### [SOURCE MATERIAL]
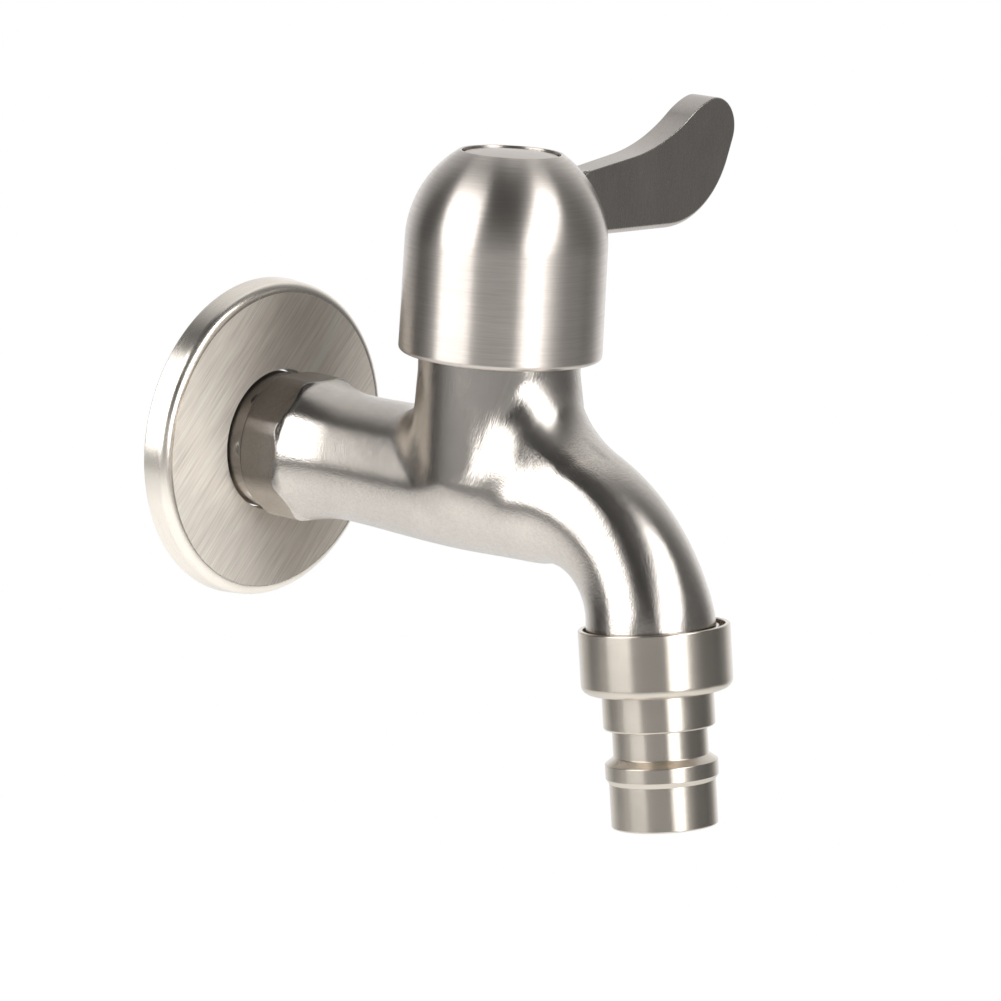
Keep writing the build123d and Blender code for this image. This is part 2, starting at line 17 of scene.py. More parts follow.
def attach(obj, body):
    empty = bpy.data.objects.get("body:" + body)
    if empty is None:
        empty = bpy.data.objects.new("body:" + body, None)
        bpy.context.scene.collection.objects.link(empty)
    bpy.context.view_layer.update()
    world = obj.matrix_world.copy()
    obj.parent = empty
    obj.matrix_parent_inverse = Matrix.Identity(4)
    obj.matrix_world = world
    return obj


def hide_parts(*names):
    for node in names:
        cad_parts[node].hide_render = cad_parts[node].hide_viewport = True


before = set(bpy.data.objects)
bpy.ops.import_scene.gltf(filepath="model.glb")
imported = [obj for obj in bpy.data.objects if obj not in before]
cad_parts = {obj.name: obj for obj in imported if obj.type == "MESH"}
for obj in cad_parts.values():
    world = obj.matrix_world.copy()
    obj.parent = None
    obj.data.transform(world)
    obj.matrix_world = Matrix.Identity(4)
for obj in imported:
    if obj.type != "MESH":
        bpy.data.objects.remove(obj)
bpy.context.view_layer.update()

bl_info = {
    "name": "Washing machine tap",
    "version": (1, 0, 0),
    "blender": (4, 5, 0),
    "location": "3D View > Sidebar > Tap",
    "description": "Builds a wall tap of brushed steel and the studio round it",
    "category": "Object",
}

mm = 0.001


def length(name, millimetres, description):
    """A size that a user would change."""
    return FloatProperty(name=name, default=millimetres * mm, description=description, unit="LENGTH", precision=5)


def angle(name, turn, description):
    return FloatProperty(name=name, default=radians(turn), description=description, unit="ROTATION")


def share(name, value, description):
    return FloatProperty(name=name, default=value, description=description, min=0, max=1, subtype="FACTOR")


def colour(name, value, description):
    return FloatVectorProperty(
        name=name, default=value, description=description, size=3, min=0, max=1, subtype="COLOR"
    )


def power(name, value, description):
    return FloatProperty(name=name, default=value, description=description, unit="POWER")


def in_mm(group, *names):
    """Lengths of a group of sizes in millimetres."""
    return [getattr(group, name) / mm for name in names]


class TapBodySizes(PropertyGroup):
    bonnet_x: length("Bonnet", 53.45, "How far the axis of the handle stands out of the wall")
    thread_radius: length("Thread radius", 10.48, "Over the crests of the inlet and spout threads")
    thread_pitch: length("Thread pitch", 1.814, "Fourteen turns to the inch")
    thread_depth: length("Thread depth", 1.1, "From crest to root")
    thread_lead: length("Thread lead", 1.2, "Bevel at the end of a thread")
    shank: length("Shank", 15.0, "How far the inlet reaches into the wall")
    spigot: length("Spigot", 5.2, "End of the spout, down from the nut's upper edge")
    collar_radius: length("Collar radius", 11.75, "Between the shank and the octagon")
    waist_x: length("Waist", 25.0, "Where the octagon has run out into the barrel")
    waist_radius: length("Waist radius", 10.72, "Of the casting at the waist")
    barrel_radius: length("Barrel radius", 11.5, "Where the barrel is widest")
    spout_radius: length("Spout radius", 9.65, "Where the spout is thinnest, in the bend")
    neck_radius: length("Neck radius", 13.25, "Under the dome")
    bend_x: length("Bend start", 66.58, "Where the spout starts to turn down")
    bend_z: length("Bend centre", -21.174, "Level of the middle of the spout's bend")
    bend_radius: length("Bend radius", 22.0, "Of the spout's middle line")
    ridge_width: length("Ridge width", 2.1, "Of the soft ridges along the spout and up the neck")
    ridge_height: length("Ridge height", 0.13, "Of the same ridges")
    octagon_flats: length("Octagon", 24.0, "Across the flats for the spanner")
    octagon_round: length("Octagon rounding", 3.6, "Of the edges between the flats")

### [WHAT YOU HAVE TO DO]
Please return the data above exactly as given.

### [OUTPUT OF THE EXERCISE]
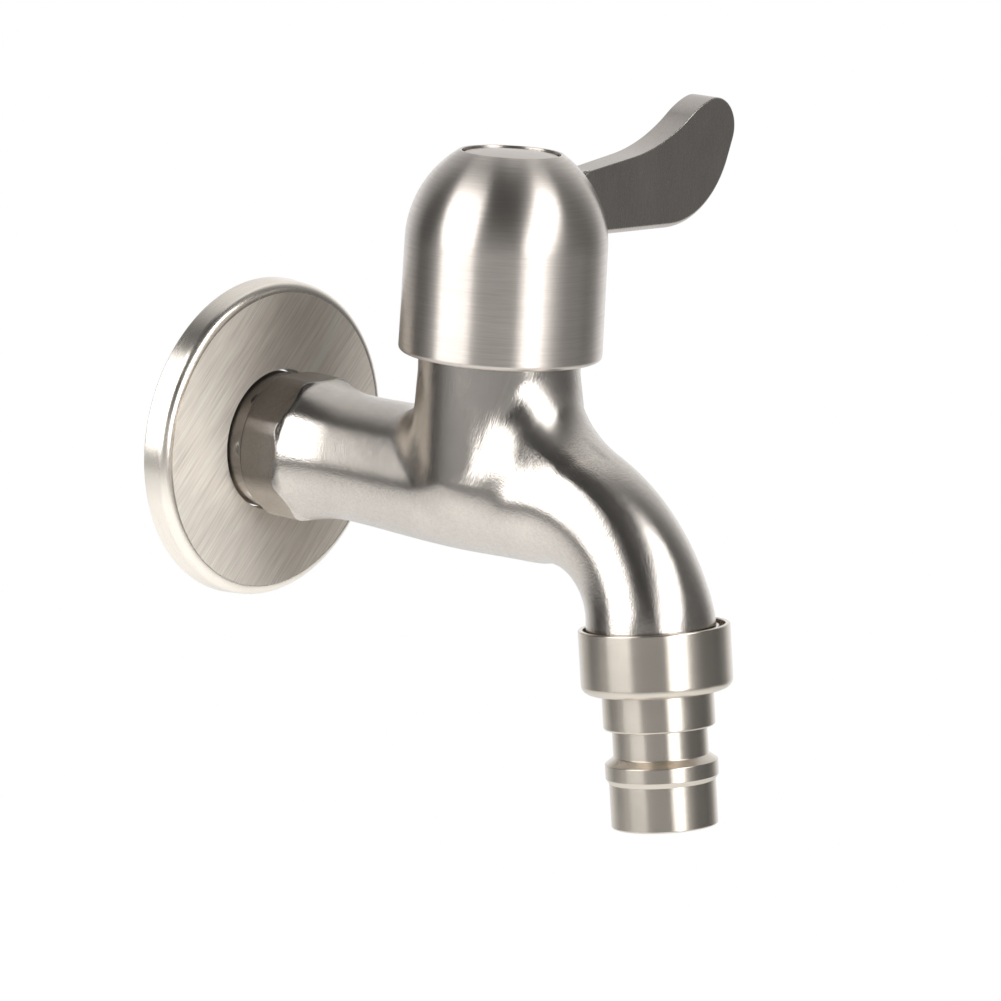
Keep writing the build123d and Blender code for this image. This is part 2, starting at line 17 of scene.py. More parts follow.
def attach(obj, body):
    empty = bpy.data.objects.get("body:" + body)
    if empty is None:
        empty = bpy.data.objects.new("body:" + body, None)
        bpy.context.scene.collection.objects.link(empty)
    bpy.context.view_layer.update()
    world = obj.matrix_world.copy()
    obj.parent = empty
    obj.matrix_parent_inverse = Matrix.Identity(4)
    obj.matrix_world = world
    return obj


def hide_parts(*names):
    for node in names:
        cad_parts[node].hide_render = cad_parts[node].hide_viewport = True


before = set(bpy.data.objects)
bpy.ops.import_scene.gltf(filepath="model.glb")
imported = [obj for obj in bpy.data.objects if obj not in before]
cad_parts = {obj.name: obj for obj in imported if obj.type == "MESH"}
for obj in cad_parts.values():
    world = obj.matrix_world.copy()
    obj.parent = None
    obj.data.transform(world)
    obj.matrix_world = Matrix.Identity(4)
for obj in imported:
    if obj.type != "MESH":
        bpy.data.objects.remove(obj)
bpy.context.view_layer.update()

bl_info = {
    "name": "Washing machine tap",
    "version": (1, 0, 0),
    "blender": (4, 5, 0),
    "location": "3D View > Sidebar > Tap",
    "description": "Builds a wall tap of brushed steel and the studio round it",
    "category": "Object",
}

mm = 0.001


def length(name, millimetres, description):
    """A size that a user would change."""
    return FloatProperty(name=name, default=millimetres * mm, description=description, unit="LENGTH", precision=5)


def angle(name, turn, description):
    return FloatProperty(name=name, default=radians(turn), description=description, unit="ROTATION")


def share(name, value, description):
    return FloatProperty(name=name, default=value, description=description, min=0, max=1, subtype="FACTOR")


def colour(name, value, description):
    return FloatVectorProperty(
        name=name, default=value, description=description, size=3, min=0, max=1, subtype="COLOR"
    )


def power(name, value, description):
    return FloatProperty(name=name, default=value, description=description, unit="POWER")


def in_mm(group, *names):
    """Lengths of a group of sizes in millimetres."""
    return [getattr(group, name) / mm for name in names]


class TapBodySizes(PropertyGroup):
    bonnet_x: length("Bonnet", 53.45, "How far the axis of the handle stands out of the wall")
    thread_radius: length("Thread radius", 10.48, "Over the crests of the inlet and spout threads")
    thread_pitch: length("Thread pitch", 1.814, "Fourteen turns to the inch")
    thread_depth: length("Thread depth", 1.1, "From crest to root")
    thread_lead: length("Thread lead", 1.2, "Bevel at the end of a thread")
    shank: length("Shank", 15.0, "How far the inlet reaches into the wall")
    spigot: length("Spigot", 5.2, "End of the spout, down from the nut's upper edge")
    collar_radius: length("Collar radius", 11.75, "Between the shank and the octagon")
    waist_x: length("Waist", 25.0, "Where the octagon has run out into the barrel")
    waist_radius: length("Waist radius", 10.72, "Of the casting at the waist")
    barrel_radius: length("Barrel radius", 11.5, "Where the barrel is widest")
    spout_radius: length("Spout radius", 9.65, "Where the spout is thinnest, in the bend")
    neck_radius: length("Neck radius", 13.25, "Under the dome")
    bend_x: length("Bend start", 66.58, "Where the spout starts to turn down")
    bend_z: length("Bend centre", -21.174, "Level of the middle of the spout's bend")
    bend_radius: length("Bend radius", 22.0, "Of the spout's middle line")
    ridge_width: length("Ridge width", 2.1, "Of the soft ridges along the spout and up the neck")
    ridge_height: length("Ridge height", 0.13, "Of the same ridges")
    octagon_flats: length("Octagon", 24.0, "Across the flats for the spanner")
    octagon_round: length("Octagon rounding", 3.6, "Of the edges between the flats")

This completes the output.